Writer and director Mickey Reece (Agnes, Climate of the Hunter) returns to Fantasia Festival with the world premiere of his latest film, Every Heavy Thing. The comedy-thriller opens to the bare breasts of a woman called Birdie (Bethany Jester) who is talking on the phone to her friend about how she’s sick of Hightown City and wants to move to Maine. After covering herself with a long shirt and hanging up the phone, Birdie meets her demise when she’s murdered by a man with a gun.
The local news reports of women going missing before announcing that tech-based companies opening up in the area will create new job opportunities. Could the two be related? It turns out, yes! When your average Joe (Josh Fadem, Better Call Saul), who sells ads for the city’s periodical, Metro Weekly, witnesses the murder of jazz club singer Whitney Bluewill (Barbara Crampton, Re-Animator), he is confronted by the killer who immediately reveals his face and full name. Tech billionaire William Schaffer (James Urbaniak, Oppenheimer) blackmails Joe into silence, explaining he’s now part of his new experiment: if Joe tells anyone what he saw tonight, he’ll be dead within the hour.

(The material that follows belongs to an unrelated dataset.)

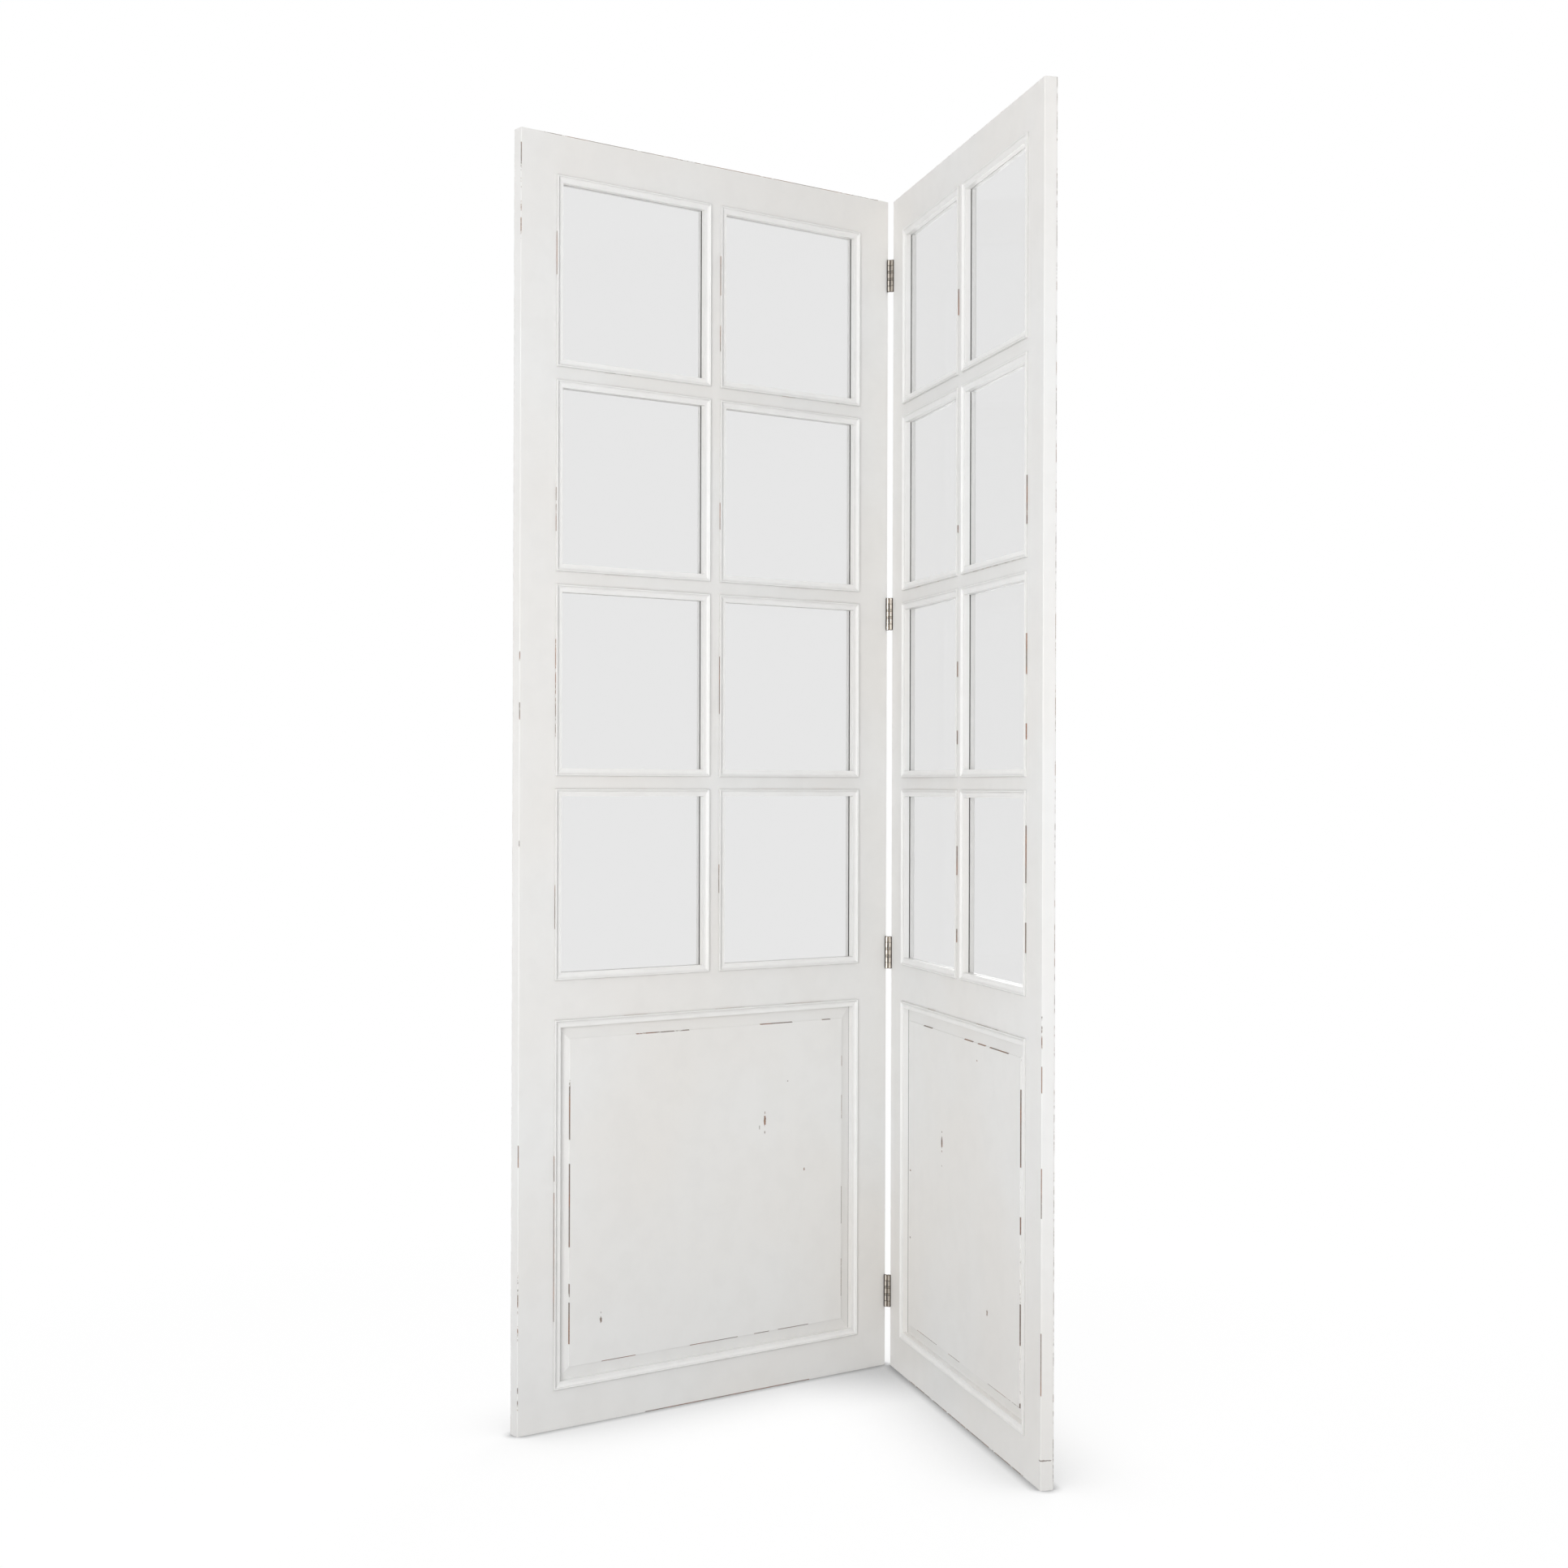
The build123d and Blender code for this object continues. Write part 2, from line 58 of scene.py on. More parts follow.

Joe returns to his nothing life unable to tell his boss (John Ennis, Zodiac), his parents (Ginger Gilmartin and Ben Hall), his high school best friend Alex (Vera Drew, The People’s Joker), or even his girlfriend Lux (Tipper Newton, The Mindy Project), who has secrets of her own, about what he saw that night. Things get worse for Joe when new reporter Cheyenne (newcomer Kaylene Snarsky) starts working at Metro Weekly and begins investigating the disappearances in Hightown City. With Joe under the watchful eye of Schaffer, he begins to experience strange dreams and hallucinations that make him feel like he’s losing his mind. As his guilt and paranoia worsens, Joe is forced to examine how complaisant he is in his own life and the community he lives in.

Reece opts for an experimental lo-fi visual style, often employing trippy vaporwave-inspired digital art with the retro, analogue feel of effects like VHS tape glitching and distortion. This is combined with longtime collaborator Nicholas Poss’s layered sound design, featuring electronic sounds, static, and even interference noise as a motif for William. These help Reece push the boundaries of cinema, which are a strength of the film, with other techniques such as bold transitions and the use of split screen helping to create the film’s unique style.
The cast turn in strong performances, though Fadem’s Josh is a little blah. He’s interesting in the sense that the character is reacting to life happening not just around him, but to him. Crampton plays against type in a small yet alluring role that makes you wish you saw more of her. It’s one that carries the intrigue of a mysterious and seductive character met briefly in a David Lynch film. Reece enjoys creating pastiche of Lynch and slasher movies while also subverting expectations of the thriller genre by solving the film’s mystery at the start. He points to a different fear instead: the potential threats of technological advances and the power and corruption of those who often wield them.
While the idea of people being too distracted by the horrors of the world to notice that America is heading towards a surveillance state is a powerful idea to explore, the film’s stylistic flourishes can’t save it from its weakly written story. Narratively, it grows dull despite its short runtime of 89 minutes. With the murder mystery wrapped up from the start, Reece’s other themes needed to be stronger to keep this one from losing its steam.